What the heck, I think I’m going to get some Drinkle Balls this year.  I mean, what’s the worst thing that could happen?

Winter is Coming

Friends, danger is upon us. We are approaching that time of year when brother will turn against brother, sister will deceive sister, and strangers will come to fisticuffs over dwindling supplies of cherished treasure. There’s only one thing that can bring the madness in our society to such a fever pitch. Yes, my friends, I’m talking about holiday shopping.

Get those elbows ready for pushing people out of the way (I hear a sale on elbow pads starts today!) and start brushing up on your bob-and-weave coordination, it all kicks off today, Black Friday, and soon it will be followed by an all-out Christmas merchandise assault. I don’t know what it is about good deals, but it truly unleashes the beast in some people. Maybe it’s mob mentality that comes from being in large, billowing crowds of shoppers. It overtakes rational thought about how to treat your fellow Man and turns them into your worst adversary. Maybe it’s the pressure of finally get the perfect gift for someone you love. Maybe it’s knowing your friends will all be jealous of the fancy new TV/microwave/laptop you have without being any the wiser that you got it at 50% off, or maybe having the ability to pat oneself on the back over such an awesome deal is in fact part of it.

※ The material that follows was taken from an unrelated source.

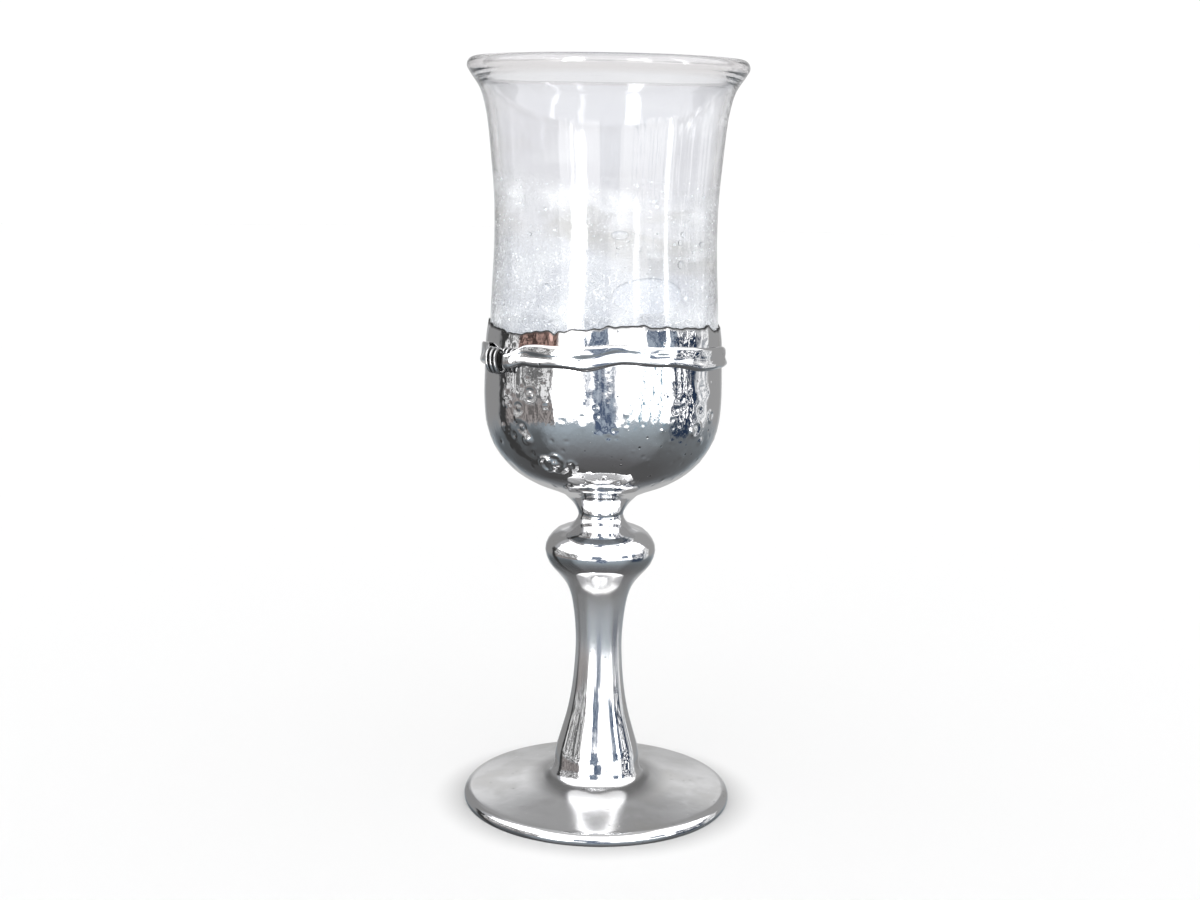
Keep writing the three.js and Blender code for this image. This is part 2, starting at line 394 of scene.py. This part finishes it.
swells += [(-27, 94.6, 0.7, 0.4), (-22, 92.2, 0.6, 0.35), (-21.5, 94.6, 0.6, 0.35), (-25.5, 92.1, 0.6, 0.3)]
rings = [(-29.5, 93.2, 1.7, 0.6), (-24, 93.5, 2.2, 0.3), (-36, 110, 1.2, -0.2), (-43, 106.4, 1.0, -0.18)]
rings += [(-41, 101.8, 1.0, -0.18), (63, 104, 1.3, 0.22), (50, 101.5, 1.8, 0.2), (-15.5, 93.4, 1.0, 0.2)]

normals = np.empty(len(silver.data.vertices) * 3)
silver.data.vertices.foreach_get("normal", normals)
normals = normals.reshape(-1, 3)
radius = np.hypot(points[:, 0], points[:, 1])
outer = (points[:, 2] > cup[0][1]) & (np.einsum("ij,ij->i", normals[:, :2], points[:, :2]) > 0)
push = np.zeros(len(points))


def away_from(at, up):
    """Millimetres along the silver from a spot on it to each of its vertices."""
    return np.hypot(np.radians(round_from(around, at)) * radius, points[:, 2] - up)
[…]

Maybe it’s a mix of all these.

All I know is that people who are out and about doing holiday shopping will get downright mean if their mission is slowed down in any way, even by their own kids. On many an occasion I’ve seen seemingly normal parents threaten their children with the promise that Santa will skip over their house Christmas morning if they even think about throwing a hissy-fit in the middle of the store. If I could relive my kids’ childhood, I personally would’ve used the Krampus threat a lot more than I did…that’s the kind of thing that gets kids to sit up and listen.

I’m not sure who I feel for more when I see these parental showdowns in the middle of a jam-packed store…the exasperated parent driven to Santa-related threats, or the kids for throwing the fit in the first place (or at least those kids where you can tell it’s due to stress and being seriously over-tired). Okay, well, that’s actually an easy one…I feel for the strangers having to deal with both of them when all they want is to make it through the crowds to get their paper towels and toilet paper in peace.

Thank goodness I’m not a child (at least not age-wise anyway). I’ve lost my shit MANY times at the mall and would be a permanent name on Santa’s blacklist if the “no visit for you” rules applied to me. Don’t roll your eyes at me. I may be on the no-fly list for Santa’s sleigh, but it’s for entirely different reasons.

In fact, kids have it pretty good, don’t they? They can get away with a fairly good amount before they face any real consequences. But if one of us so-called “adults” yells and screams and stomps our feet in the middle of a store (maybe even knock over a display or two), all of a sudden here comes security to take us to grown-up timeout, which trust me, doesn’t involve cookies and milk afterwards.

I guess that’s what really separates adults from children. We ALL want to bitch and moan, but adults have learned how to keep all of that inside for the sake of appearances, ulcers and migraines notwithstanding.  Most of the time at least. If there’s ever a time when the rage might be too much to control, it’s in these next couple months. So, please, be careful out there. Winter is coming.